The Magical Fighter is a whole chapter dedicated to mixing the Fighter class with the various spellcasting options in d20. Hmm. This is going to be tricky to justify; if you’re buying The Quintessential Fighter II then I think you’re already good at this sort of thing. There are some new mechanics which start towards this difficult destination and they begin with some magical fighter type feats which require, at least, a limited knowledge of spell casting. But there’s not much else. I don’t think this quite qualifies as a chapter but I do like the feats. Tricky.
Tricks of the Trade is more or less a chapter of feats to although it begins with sub-feat moves which most fighters should be able to pull off. This is another chapter that needs to prove it’s not more of the same. It’s something “more” but not “the same”. In the advanced section we have trees of impressive and popular (blind fighting) feats as well as special emphasis on typical fantasy danger situations – against massive foes, for example.

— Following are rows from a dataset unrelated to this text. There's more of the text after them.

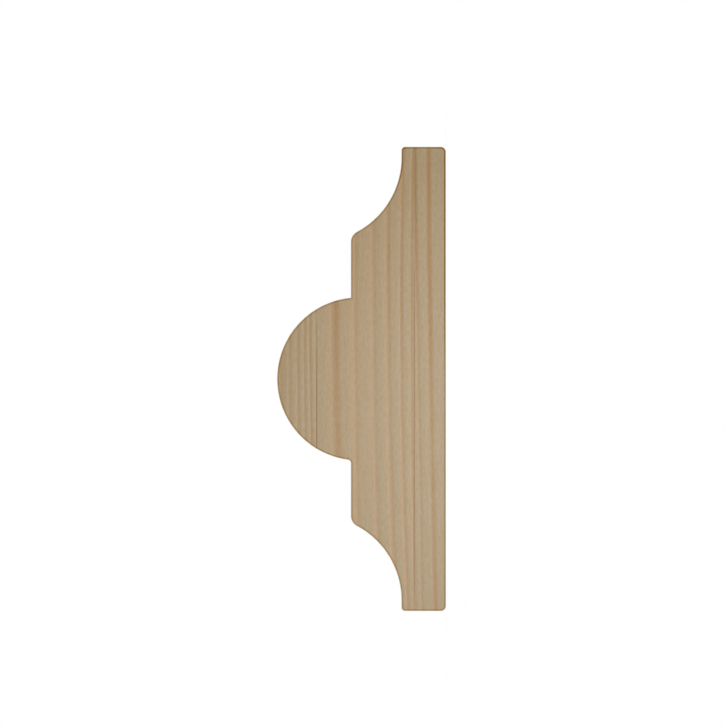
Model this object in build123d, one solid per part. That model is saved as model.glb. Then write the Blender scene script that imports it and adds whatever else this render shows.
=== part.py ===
from build123d import *
from math import sqrt
import os

# Astragal moulding: one piece of planed softwood with a half-round bead standing on two
# flats, a scooped cove outside each flat and a thin square edge outside each cove.
#
# It lies on its flat back. X runs across the width, Y along the length and Z from the back
# up to the crown of the bead. The origin is the middle of the back. Sizes are millimetres.

# The stock
LENGTH = 2400.0
WIDTH = 33.0
THICKNESS = 12.0  # from the back to the crown of the bead

# The worked front, from the outer edges in
EDGE_HEIGHT = 3.15  # from the back to the top of each thin outer edge
EDGE_LAND = 0.75  # the level strip between an outer edge and its cove
COVE_RADIUS = 6.0
FLAT_HEIGHT = 6.75  # from the back to the flats beside the bead
BEAD_RADIUS = 5.8

# The corners, as the cutters leave them
BACK_ARRIS_RADIUS = 0.35
FRONT_ARRIS_RADIUS = 0.25
SHOULDER_RADIUS = 0.8  # where a flat turns down into its cove
BEAD_FOOT_RADIUS = 0.25  # at the foot of the bead on the -X side; the other foot is sharp
SAWN_END_ARRIS = 0.1  # the crisp edge of a cross-cut end, just broken

# Places across the section
EDGE_X = WIDTH / 2
COVE_START_X = EDGE_X - EDGE_LAND
COVE_CENTRE_HEIGHT = EDGE_HEIGHT + COVE_RADIUS
COVE_END_X = COVE_START_X - sqrt(COVE_RADIUS**2 - (COVE_CENTRE_HEIGHT - FLAT_HEIGHT) ** 2)
BEAD_CENTRE_HEIGHT = THICKNESS - BEAD_RADIUS
BEAD_FOOT_X = sqrt(BEAD_RADIUS**2 - (FLAT_HEIGHT - BEAD_CENTRE_HEIGHT) ** 2)


def front_side(side):
    """The outline of one half of the front and its edge; side is 1 for +X and -1 for -X."""
    cove_start = (side * COVE_START_X, EDGE_HEIGHT)
    cove_end = (side * COVE_END_X, FLAT_HEIGHT)
    return [
        Line((side * EDGE_X, 0), (side * EDGE_X, EDGE_HEIGHT)),
        Line((side * EDGE_X, EDGE_HEIGHT), cove_start),
        TangentArc(cove_start, cove_end, tangent=(-side, 0)),
        Line(cove_end, (side * BEAD_FOOT_X, FLAT_HEIGHT)),
    ]


def square_cornered_section():
    """The section as its flats, coves and bead alone would make it, with no corner eased."""
    back = Line((-EDGE_X, 0), (EDGE_X, 0))
    bead = ThreePointArc((BEAD_FOOT_X, FLAT_HEIGHT), (0, THICKNESS), (-BEAD_FOOT_X, FLAT_HEIGHT))
    return make_face([back, *front_side(1), bead, *front_side(-1)])


def ease(section, corners, radius):
    """Rounds the section's corners at the given places."""
    for x, height in corners:
        corner = section.vertices().sort_by_distance((x, height))[0]
        section = fillet(corner, radius)
    return section


def moulding_section():
    """The finished cross-section, drawn flat with its height as the second coordinate."""
    section = square_cornered_section()
    section = ease(section, [(-EDGE_X, 0), (EDGE_X, 0)], BACK_ARRIS_RADIUS)
    section = ease(section, [(-EDGE_X, EDGE_HEIGHT), (EDGE_X, EDGE_HEIGHT)], FRONT_ARRIS_RADIUS)
    section = ease(section, [(-COVE_END_X, FLAT_HEIGHT), (COVE_END_X, FLAT_HEIGHT)], SHOULDER_RADIUS)
    return ease(section, [(-BEAD_FOOT_X, FLAT_HEIGHT)], BEAD_FOOT_RADIUS)


def astragal_moulding():
    """The section carried along the whole length, with both sawn ends' edges broken."""
    length = extrude(Plane.XZ * moulding_section(), amount=LENGTH / 2, both=True)
    ends = length.faces().sort_by(Axis.Y)
    return chamfer([*ends[0].edges(), *ends[-1].edges()], SAWN_END_ARRIS)


os.makedirs("parts", exist_ok=True)
export_step(astragal_moulding(), "parts/astragal_moulding.step")
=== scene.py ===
"""An astragal moulding: one length of planed pine, seen square on to its sawn end.

The moulding lies on its flat back. X runs across its width, Y along its length and Z from the
back to the crown of the bead. Sizes are in metres, and MM turns millimetres into them.
"""
import logging
import math
from collections.abc import Iterable
from dataclasses import dataclass, field
from enum import Enum
from functools import reduce
from typing import TypeAlias

import bmesh
import bpy
from mathutils import Matrix, Vector


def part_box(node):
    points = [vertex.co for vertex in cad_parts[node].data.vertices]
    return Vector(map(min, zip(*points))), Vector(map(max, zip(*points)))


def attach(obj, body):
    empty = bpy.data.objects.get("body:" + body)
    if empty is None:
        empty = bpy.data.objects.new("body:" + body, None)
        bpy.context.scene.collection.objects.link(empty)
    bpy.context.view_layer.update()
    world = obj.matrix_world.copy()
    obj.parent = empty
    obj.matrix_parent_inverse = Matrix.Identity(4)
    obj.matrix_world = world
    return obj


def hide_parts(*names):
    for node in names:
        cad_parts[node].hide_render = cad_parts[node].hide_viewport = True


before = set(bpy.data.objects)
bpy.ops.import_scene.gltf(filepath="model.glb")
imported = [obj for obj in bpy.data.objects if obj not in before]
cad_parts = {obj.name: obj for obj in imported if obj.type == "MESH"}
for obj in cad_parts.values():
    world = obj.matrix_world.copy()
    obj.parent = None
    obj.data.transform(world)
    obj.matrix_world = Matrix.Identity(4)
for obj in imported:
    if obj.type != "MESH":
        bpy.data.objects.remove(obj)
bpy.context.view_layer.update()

Point = tuple[float, float]
Triple = tuple[float, float, float]
Colour = Triple
Amount: TypeAlias = "Signal | float"
Value: TypeAlias = "Signal | float | Triple"

MM = 0.001
NODE = "astragal_moulding"
BODY = "root"
MAP = "OFBake"

# White, and also what a colour is multiplied by where it stays as it is
WHITE: Colour = (1.0, 1.0, 1.0)
# The middle value of a noise node
NOISE_MIDDLE = 0.5
# Vertices of the outline that lie closer than this are one
MERGE_DISTANCE = 0.001 * MM
# How squarely a face has to look along Y to be part of a sawn end, and of a broken arris
END_FACING = 0.95
ARRIS_FACING = 0.3
# A vertex belongs to an end if it is nearer to its plane than this share of the arris
END_MARGIN = 0.2
# Faces that meet at less than this are shaded as one smooth surface
SMOOTH_ANGLE = math.radians(30)

log = logging.getLogger("astragal_moulding")


class Surface(Enum):
    """The kinds of surface that cutting leaves on the stock."""

    PLANED = "planed_face"
    SAWN = "sawn_end"
    # A band inside each sawn end's arris, darkened as painted shade of the eased edge, partly a
    # bruised edge
    RIM = "bruised_rim"
    ARRIS = "broken_arris"

    @property
    def number(self) -> int:
        """Its place among the piece's material slots."""
        return list(Surface).index(self)


class Tone(Enum):
    """What a dark line of growth looks like."""

    PLAIN = "pinkish, with a pale edge before it"
    RESINOUS = "orange brown, with no pale edge"


def srgb(red: int, green: int, blue: int) -> Colour:
    """Turns a colour as a screen shows it into the linear one that a shader takes.

    Args:
        red: The red share, from 0 to 255.
        green: The green share, from 0 to 255.
        blue: The blue share, from 0 to 255.

    Returns:
        The three linear shares, from 0 to 1.
    """

    def linear(share: float) -> float:
        """Undoes the screen's curve on one share."""
        return share / 12.92 if share <= 0.04045 else ((share + 0.055) / 1.055) ** 2.4

    return linear(red / 255), linear(green / 255), linear(blue / 255)


def has_three_parts(value: Value) -> bool:
    """Tells whether a value is a vector or a colour.

    Args:
        value: A signal, a number or three numbers.

    Returns:
        True if it has three parts.
    """
    if isinstance(value, Signal):
        return value.socket.type in {"VECTOR", "RGBA"}
    return isinstance(value, tuple)


class Signal:
    """An output in a node tree. Python's operators on it add the nodes that work them out."""

    def __init__(self, graph: "Graph", socket: bpy.types.NodeSocket) -> None:
        """Wraps one output socket of the graph."""
        self.graph = graph
        self.socket = socket

    def work_out(self, operation: str, first: Value, second: Value) -> "Signal":
        """Adds one Math node, or a Vector Math node where either value has three parts.

        Args:
            operation: The node's operation.
            first: Its first value: a signal, a number or three numbers.
            second: Its second value, likewise.

        Returns:
            The node's result.
        """
        vector = any(has_three_parts(value) for value in (first, second))
        kind = "ShaderNodeVectorMath" if vector else "ShaderNodeMath"
        values = {}
        for place, value in enumerate((first, second)):
            plain = vector and isinstance(value, (int, float))
            values[place] = (value,) * 3 if plain else value
        return self.graph.make(kind, {"operation": operation}, values)

    def __add__(self, other: Value) -> "Signal":
        """This signal plus the other value."""
        return self.work_out("ADD", self, other)

    def __radd__(self, other: Value) -> "Signal":
        """The other value plus this signal."""
        return self.work_out("ADD", other, self)

    def __sub__(self, other: Value) -> "Signal":
        """This signal less the other value."""
        return self.work_out("SUBTRACT", self, other)

    def __rsub__(self, other: Value) -> "Signal":
        """The other value less this signal."""
        return self.work_out("SUBTRACT", other, self)

    def __mul__(self, other: Value) -> "Signal":
        """This signal times the other value."""
        return self.work_out("MULTIPLY", self, other)

    def __rmul__(self, other: Value) -> "Signal":
        """The other value times this signal."""
        return self.work_out("MULTIPLY", other, self)


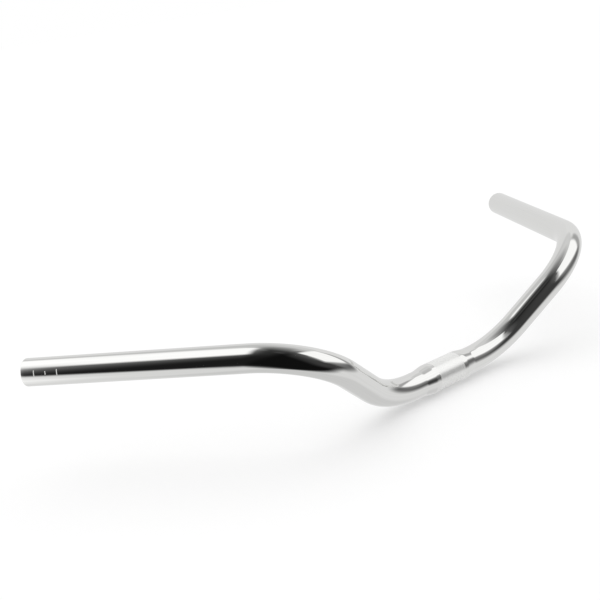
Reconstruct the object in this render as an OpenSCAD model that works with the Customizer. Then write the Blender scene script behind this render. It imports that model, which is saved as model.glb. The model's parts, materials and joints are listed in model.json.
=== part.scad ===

Don’t dismiss the Special Techniques as a similar chapter. It isn’t. Here the player gets to design special moves, trading advantages with disadvantages. This is easy enough and the system works well – design a move that does more damage than usual but must be carried out with a pole arm. I can’t quite visualise the example given in the chapter but I’ve come up with plenty special moves of my own and think you could even use these rules to create fantasy pseudo-martial arts. Pretty neat.
Just before we hit the designer’s notes, which I always like, we have to go through the Survival Tactics chapter and my least favourite offering here. It’s too much like a thinly disguised new uses for old skills section and I fear spends too much time offering up old discoveries and known truths. This probably isn’t the fault of the book as such, we stick with valid observations it’s just that I think the average reader won’t need any of it.
I was quite prepared to be super harsh on the Quintessential Fighter II. I’m all for coming down hard on the d20 milkers market these days. The thing is; the Quintessential Fighter II has a niche all to itself just by being a sequel. The book clearly is for players who really do enjoy their fighter class, who are used to fairly advanced fighters and are looking for something a little different to do with them. In that regard the Quintessential Fighter II does well. It is a book which experienced Fighter players can use. If you’re at all tempted by a “Quintessential Fighter II” then it’s unlikely you’ll be disappointed by The Quintessential Fighter II. The only catch is, I wonder how good an “uber” Quintessential Fighter with the best of both books in and the weakest sections taken out would have been.